They are actually known as 'baby paramounts' because they were made with leftover tubing and lugs for the paramounts after Schwinn shut down production in Chicago. They were on the verge of or going through bankruptcy and Don Mainland was tasked with finishing up using the remaining supply. The license to use the 'Paramount' name was in the process of being or had already been turned over to a company purchasing the 'Schwinn' name. Schwinn the company, or what was left of it still making bikes, was not allowed to use the 'Paramount' name and decided to sell the bikes under the name 'Superior'. These bikes are worth quite a lot to collectors, considering the limited manufacture time and number, as well as, the fact they were the last of the lightweight Schwinn being made with the 531 Reynolds tubing and the pro cut decorative Nervex lugs. Finding them with original paint and rideable is difficult at best. The serial numbers and head tube badge numbers do not seem to correspond to any date of manufacture time frame. Kurt Kaminer of 'The Headbadge' website for vintage bikes has a little info on these bikes and also has a registration page for Paramounts and the so called 'Baby Paramount' Superiors. He is trying to nail down how many were made or even exist at this time. It has been found that they seem pretty rare to found original and are starting to draw attention from collectors, especially ones with all original paint and components. Richard Schwinn owns Waterford Cycles, a custom cycle building company and has much of the info on Paramounts and can even give provenance reports on many of the old Schwinn lightweights, however, these Superiors were never kept track of to a great degree because of the climate of the company at the time.


----------



## Oilit

At0m1c said:


> They are actually known as 'baby paramounts' because they were made with leftover tubing and lugs for the paramounts after Schwinn shut down production in Chicago. They were on the verge of or going through bankruptcy and Don Mainland was tasked with finishing up using the remaining supply. The license to use the 'Paramount' name was in the process of being or had already been turned over to a company purchasing the 'Schwinn' name. Schwinn the company, or what was left of it still making bikes, was not allowed to use the 'Paramount' name and decided to sell the bikes under the name 'Superior'. These bikes are worth quite a lot to collectors, considering the limited manufacture time and number, as well as, the fact they were the last of the lightweight Schwinn being made with the 531 Reynolds tubing and the pro cut decorative Nervex lugs. Finding them with original paint and rideable is difficult at best. The serial numbers and head tube badge numbers do not seem to correspond to any date of manufacture time frame. Kurt Kaminer of 'The Headbadge' website for vintage bikes has a little info on these bikes and also has a registration page for Paramounts and the so called 'Baby Paramount' Superiors. He is trying to nail down how many were made or even exist at this time. It has been found that they seem pretty rare to found original and are starting to draw attention from collectors, especially ones with all original paint and components. Richard Schwinn owns Waterford Cycles, a custom cycle building company and has much of the info on Paramounts and can even give provenance reports on many of the old Schwinn lightweights, however, these Superiors were never kept track of to a great degree because of the climate of the company at the time.

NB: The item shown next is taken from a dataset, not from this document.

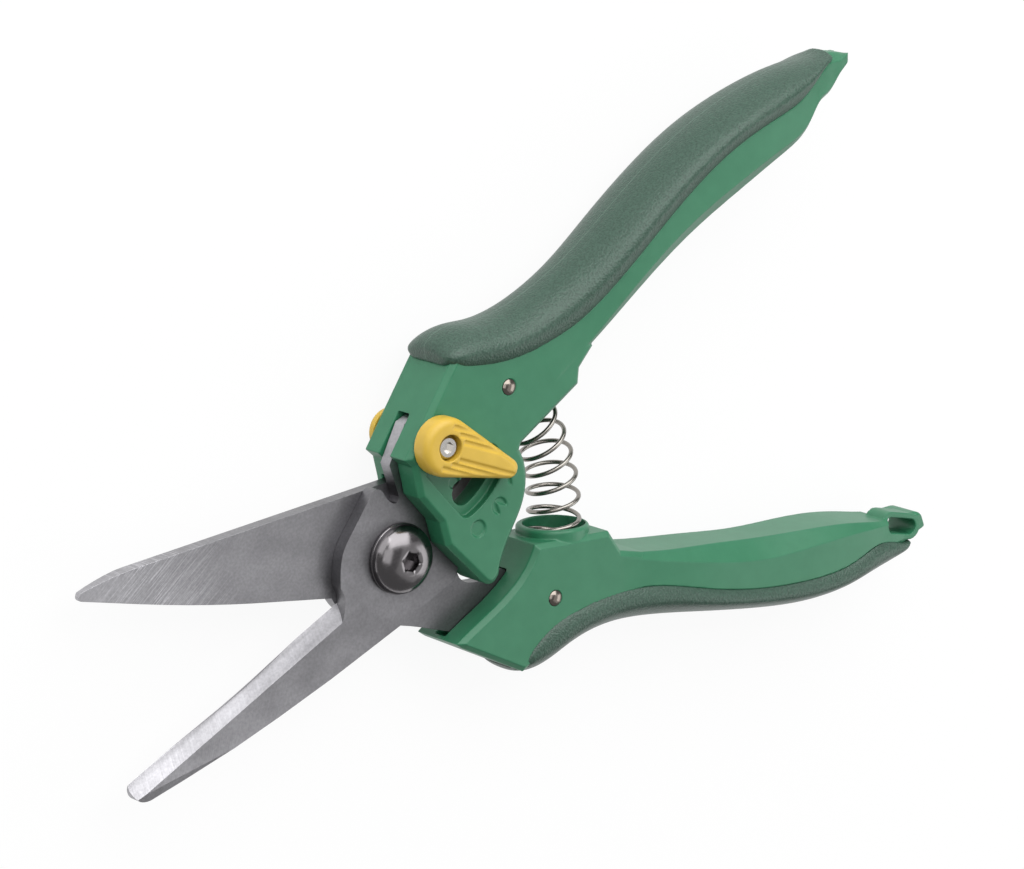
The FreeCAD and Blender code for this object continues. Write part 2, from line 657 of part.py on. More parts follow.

Schwinn didn't go bankrupt in 1982. They came close, they closed down production in Chicago and I believe they had to put up the rights to the name as collateral, but they got enough credit to continue in business, which they did for another 10 years. In 1992 Schwinn DID go bankrupt and creditors forced the sale of the company, which included rights to the "Paramount" name, and the former Paramount works became Waterford Precision Cycles.
In this page from their website, it says that Ed Schwinn shut down Paramount  production when he took over Schwinn (1979), until it could be re-tooled and re-launched in 1980. Is that what you're referring to?


			https://waterfordbikes.com/paramounts-in-waterford-1980-1994/


----------



## juvela

juvela said:


> -----
> 
> do fork ends match dropouts?
> 
> fork crown below calibre of NERVEX Professional lugset and forged dropouts
> 
> it is fashioned of stamped and welded sheet - not a forged crown
> 
> fork may be an off-the-shelf item from Tange or similar
> 
> Schwinn employed Tange off-the-shelf forks on numerous models...
> 
> 
> -----





-----

Aha!

Oversight on me part.  

Reread specifictions list just now and it clearly states that fork is Tange.  No mention of specific materials used is made.  With that crown it could be as low as Mangaloy.

Still surprising that they chose a welded crown over a forged one for such a nice frame...

-----


----------